What the exercise asks: Reproduce, word for word, every line from the first one down to the line containing "# +X is to the", and nothing else.

Raw data:
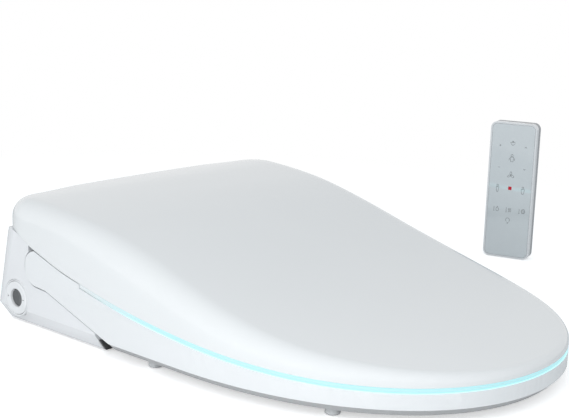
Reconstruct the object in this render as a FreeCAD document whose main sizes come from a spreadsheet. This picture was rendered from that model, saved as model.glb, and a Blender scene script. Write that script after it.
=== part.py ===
import FreeCAD, Part
import math
import os
from types import SimpleNamespace

from FreeCAD import Placement, Rotation, Vector

# A smart toilet seat: base unit, heated seat, lid and the upright remote that comes with it.
# Row frame in millimetres: origin midway between the two mounting bolts, on the bowl's rim plane.
# +X is to the right of someone who faces the nose, +Y runs back to the cistern, +Z is up.

SIZES = {
    # plan outline shared by lid and seat
    "half_width": 192.0,
    "front_reach": 470.0,
    "wide_reach": 215.0,
    "lid_rear_reach": 61.0,
    "lid_corner_radius": 50.0,
    "lid_rear_bow": 5.0,
    "overrun": 20.0,
    "running_gap": 0.3,
    "pin_gap": 0.05,
    "edge_match": 0.5,
    "rim_match": 1.0,
    # seam between lid and seat, which the light strip follows as far back as light_end_reach
    "seam_front_height": 32.0,
    "light_end_height": 63.0,
    "seam_rear_height": 100.0,
    "light_end_reach": 75.0,
    "light_height": 4.0,
    "light_depth": 6.0,
    "light_inset": 0.8,
    "light_drop": 2.5,
    "ledge_gap": 0.2,
    # lid
    "lid_front_height": 46.0,
    "lid_top_height": 130.5,
    "lid_wall": 3.0,
    "lid_edge_radius": 10.0,
    "lid_lift": 2.0,
    "lid_gap": 0.8,
    "liner_inset": 12.0,
    "liner_thickness": 2.2,
    "liner_gap": 0.3,
    "lid_bumper_radius": 7.0,
    "lid_bumper_reach": 425.0,
    "lid_bumper_offset": 55.0,
    "lid_bumper_gap": 0.5,
    # lid hinge
    "lid_axis_reach": 51.0,
    "lid_axis_height": 103.0,
    "lid_roll_radius": 10.0,
    "trough_gap": 0.7,
    "knuckle_offset": 100.0,
    "knuckle_width": 24.0,
    "knuckle_root_front": 9.0,
    "knuckle_root_rear": 1.5,
    "lid_swing_gap": 2.2,
    "spindle_radius": 3.0,
    "spindle_engagement": 14.0,
    "lid_damper_radius": 5.5,
    "lid_damper_length": 45.0,
    # seat
    "seat_edge_height": 15.0,
    "seat_pan_height": 8.0,
    "seat_chamfer": 7.0,
    "seat_wall": 3.0,
    "seat_front_height": 40.0,
    "seat_rear_height": 66.0,
    "seat_ledge": 14.0,
    "seat_crown_radius": 6.0,
    "seat_rear_gap": 10.0,
    "opening_front_reach": 388.0,
    "opening_rear_reach": 124.0,
    "opening_half_width": 106.0,
    "opening_wide_reach": 245.0,
    "bridge_half_width": 62.0,
    "bridge_height": 40.0,
    "bridge_margin": 4.0,
    "pan_thickness": 2.5,
    "pan_rim": 12.0,
    "heater_thickness": 0.5,
    "heater_inset": 16.0,
    "led_board_thickness": 1.2,
    "led_board_width": 7.0,
    "led_board_inset": 1.0,
    "bumper_radius": 7.0,
    "front_bumper_offset": 145.0,
    "front_bumper_reach": 352.0,
    "rear_bumper_offset": 173.0,
    "rear_bumper_reach": 163.0,
    # seat hinge arm
    "arm_axis_reach": 9.0,
    "arm_axis_height": 66.0,
    "arm_radius": 18.0,
    "arm_lead": 18.0,
    "arm_knee_reach": 24.0,
    "arm_knee_height": 46.8,
    "arm_relief_back": 13.5,
    "arm_relief_rise": 13.0,
    "arm_groove": 2.0,
    "arm_side_gap": 1.0,
    "hinge_pin_radius": 5.0,
    "hinge_pin_reach": 182.0,
    "hinge_pin_root": 7.0,
    "seat_damper_radius": 11.0,
    "seat_damper_length": 26.0,
    # base unit shell
    "base_half_width": 190.5,
    "base_lip": 12.0,
    "base_rear_reach": 67.0,
    "base_corner_radius": 20.0,
    "base_top_rear_reach": 52.0,
    "base_top_corner_radius": 30.0,
    "base_edge_height": 18.0,
    "base_form_height": 120.0,
    "base_chamfer": 12.5,
    "base_wall": 2.5,
    "foot_height": 1.5,
    "foot_radius": 9.0,
    "housing_half_width": 162.0,
    "cheek_gap": 0.4,
    "cover_front_reach": 88.0,
    "cover_foot_height": 45.5,
    "cover_top_height": 118.0,
    "cover_rear_reach": 38.5,
    "cover_shelf_height": 98.0,
    "tray_floor": 2.5,
    "tray_rim_height": 12.0,
    "tray_rear_reach": 51.0,
    "screw_radius": 1.7,
    "screw_head_radius": 3.2,
    "screw_head_height": 1.8,
    "screw_length": 16.0,
    "screw_boss_radius": 5.0,
    "screw_boss_height": 22.0,
    "screw_offset": 155.0,
    "screw_front_reach": 80.0,
    "screw_rear_reach": 42.0,
    # mounting plate
    "bolt_spacing": 140.0,
    "bolt_hole_radius": 4.5,
    "bolt_slot_length": 24.0,
    "plate_half_length": 100.0,
    "plate_half_depth": 26.0,
    "plate_thickness": 6.0,
    "plate_gap": 3.0,
    "plate_pocket_height": 18.5,
    "plate_slide_room": 19.0,
    "plate_tab_height": 9.0,
    "plate_tab_thickness": 3.0,
    "plate_tab_half_depth": 6.0,
    # release button and latch
    "release_reach": 20.0,
    "release_height": 27.0,
    "release_radius": 6.5,
    "release_depth": 7.0,
    "release_travel": 4.0,
    "release_stem_radius": 2.5,
    "latch_web": 3.0,
    "latch_half_depth": 4.0,
    "latch_low": 8.5,
    "latch_high": 12.5,
    "latch_notch_gap": 0.6,
    # wash nozzle
    "nozzle_height": 30.0,
    "nozzle_tilt": 12.0,
    "nozzle_recess": 2.0,
    "nozzle_radius": 8.0,
    "nozzle_length": 124.0,
    "nozzle_bore": 3.3,
    "tip_length": 26.0,
    "spray_hole_radius": 0.9,
    "spray_hole_pitch": 4.0,
    "shield_radius": 10.5,
    "shield_thickness": 1.5,
    "port_radius": 11.0,
    "cradle_wall": 3.0,
    "cradle_rise": 5.0,
    "cradle_length": 118.0,
    "feed_radius": 3.0,
    "feed_start": 28.5,
    "feed_block": 8.0,
    "rack_module": 1.0,
    "rack_width": 6.0,
    "rack_root": 8.0,
    "pinion_station": 24.0,
    "pinion_backlash": 0.25,
    "pinion_shaft_radius": 1.5,
    "motor_radius": 11.0,
    "motor_length": 18.0,
    "motor_bearing_depth": 4.0,
    "bracket_rise": 26.0,
    "bracket_length": 26.0,
    "leg_inset": 6.0,
    "leg_depth": 8.0,
    "leg_rear_reach": 24.0,
    "leg_rear_height": 43.0,
    "feed_block_y": 41.2,
    "feed_block_z": 57.5,
    "air_hose_y": 30.5,
    # warm-air dryer
    "dryer_offset": 38.0,
    "dryer_half_width": 18.0,
    "dryer_low": 23.0,
    "dryer_high": 40.5,
    "duct_wall": 1.5,
    "flap_thickness": 2.0,
    "flap_pin_radius": 1.2,
    "blower_radius": 32.0,
    "blower_center_reach": 14.0,
    "blower_offset": 50.0,
    "blower_low": 24.0,
    "blower_high": 50.0,
    "blower_wheel_radius": 26.0,
    "blower_blades": 20.0,
    "blade_thickness": 1.2,
    "blade_depth": 7.0,
    "blower_shaft_radius": 2.0,
    "blower_motor_radius": 15.0,
    "blower_motor_height": 20.0,
    "heater_fins": 5.0,
    "fin_thickness": 1.0,
    "fin_inset": 14.0,
    "fin_depth": 20.0,
    # deodorizer
    "grille_offset": 38.0,
    "grille_half_width": 18.0,
    "grille_low": 23.5,
    "grille_high": 33.5,
    "grille_bars": 6.0,
    "fan_inner_offset": 106.0,
    "fan_outer_offset": 150.0,
    "fan_front_reach": 82.0,
    "fan_rear_reach": 40.0,
    "fan_low": 10.0,
    "fan_high": 44.0,
    "fan_wheel_radius": 17.0,
    "fan_wheel_height": 18.0,
    "fan_motor_radius": 9.0,
    "fan_motor_height": 13.0,
    "filter_inner_offset": 132.0,
    "filter_front": 0.0,
    "filter_rear": 33.0,
    "filter_low": 20.0,
    "filter_high": 42.5,
    "filter_gap": 0.6,
    "sleeve_wall": 1.5,
    "grip_offset": 5.0,
    # water path
    "inlet_offset": 123.0,
    "inlet_height": 30.0,
    "inlet_radius": 10.4775,
    "inlet_length": 13.0,
    "inlet_cup_half": 17.0,
    "inlet_cup_depth": 19.5,
    "inlet_cup_wall": 2.0,
    "inlet_bore": 6.0,
    "valve_offset": 119.5,
    "valve_half_width": 9.0,
    "valve_depth": 30.0,
    "valve_height": 30.0,
    "tank_low_offset": 42.0,
    "tank_high_offset": 99.0,
    "tank_front": 18.0,
    "tank_rear": 34.0,
    "tank_height": 42.0,
    "pump_radius": 13.0,
    "pump_length": 44.0,
    "pump_offset": 104.0,
    "pump_rear": 32.0,
    "distributor_low_offset": 17.5,
    "distributor_width": 17.0,
    "distributor_half_depth": 14.0,
    "distributor_height": 30.0,
    "hose_radius": 3.5,
    # electronics
    "board_height": 76.0,
    "board_thickness": 1.6,
    "board_low_offset": 15.0,
    "board_high_offset": 108.0,
    "board_front": 30.0,
    "board_rear": 43.0,
    "board_post_radius": 3.0,
    "board_post_inset": 5.0,
    "board_post_low_inset": 23.3,
    "transformer_length": 30.0,
    "transformer_depth": 26.0,
    "transformer_height": 20.0,
    "relay_length": 14.0,
    "relay_depth": 10.0,
    "relay_height": 9.0,
    "gland_offset": 90.0,
    "gland_radius": 6.5,
    "gland_flange_radius": 9.0,
    "gland_bore": 3.6,
    "gland_reach": 9.5,
    "gland_length": 5.5,
    # control knob on the user's right
    "knob_reach": 25.0,
    "knob_height": 29.0,
    "bezel_radius": 19.0,
    "bezel_wall": 1.6,
    "bezel_face": 191.0,
    "bezel_depth": 14.0,
    "knob_face": 192.0,
    "knob_depth": 9.6,
    "knob_web": 2.0,
    "knob_hub_radius": 4.5,
    "dial_radius": 9.0,
    "dial_face": 191.2,
    "dial_depth": 5.0,
    "dial_rim": 0.9,
    "plunger_radius": 2.0,
    "encoder_half": 8.0,
    "encoder_depth": 11.0,
    # remote
    "remote_x": 440.0,
    "remote_y": 172.0,
    "remote_turn": 75.0,
    "remote_width": 60.0,
    "remote_height": 176.0,
    "remote_depth": 18.0,
    "remote_corner": 8.0,
    "remote_split": 1.0,
    "remote_wall": 2.0,
    "glass_inset": 2.4,
    "glass_thickness": 1.6,
    "glass_corner": 6.0,
    "remote_gap": 0.2,
    "key_board_thickness": 1.2,
    "key_board_inset": 5.0,
    "ir_width": 9.0,
    "ir_height": 7.0,
    "ir_thickness": 2.5,
    "battery_radius": 5.25,
    "battery_length": 44.5,
    "battery_foot": 22.0,
    "battery_spread": 7.0,
    "battery_cover_width": 34.0,
    "battery_cover_length": 62.0,
    "battery_cover_foot": 14.0,
    "battery_cover_travel": 12.0,
    "contact_thickness": 0.6,
}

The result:
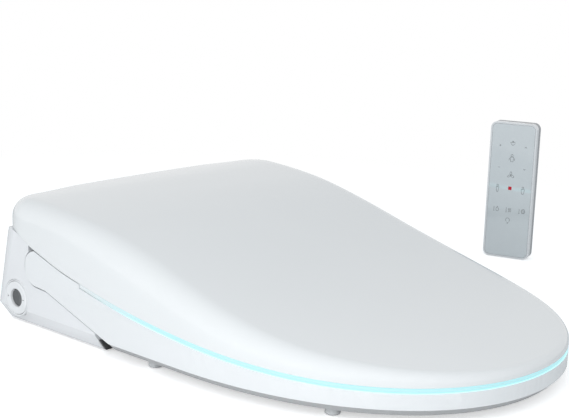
Reconstruct the object in this render as a FreeCAD document whose main sizes come from a spreadsheet. This picture was rendered from that model, saved as model.glb, and a Blender scene script. Write that script after it.
=== part.py ===
import FreeCAD, Part
import math
import os
from types import SimpleNamespace

from FreeCAD import Placement, Rotation, Vector

# A smart toilet seat: base unit, heated seat, lid and the upright remote that comes with it.
# Row frame in millimetres: origin midway between the two mounting bolts, on the bowl's rim plane.
# +X is to the right of someone who faces the nose, +Y runs back to the cistern, +Z is up.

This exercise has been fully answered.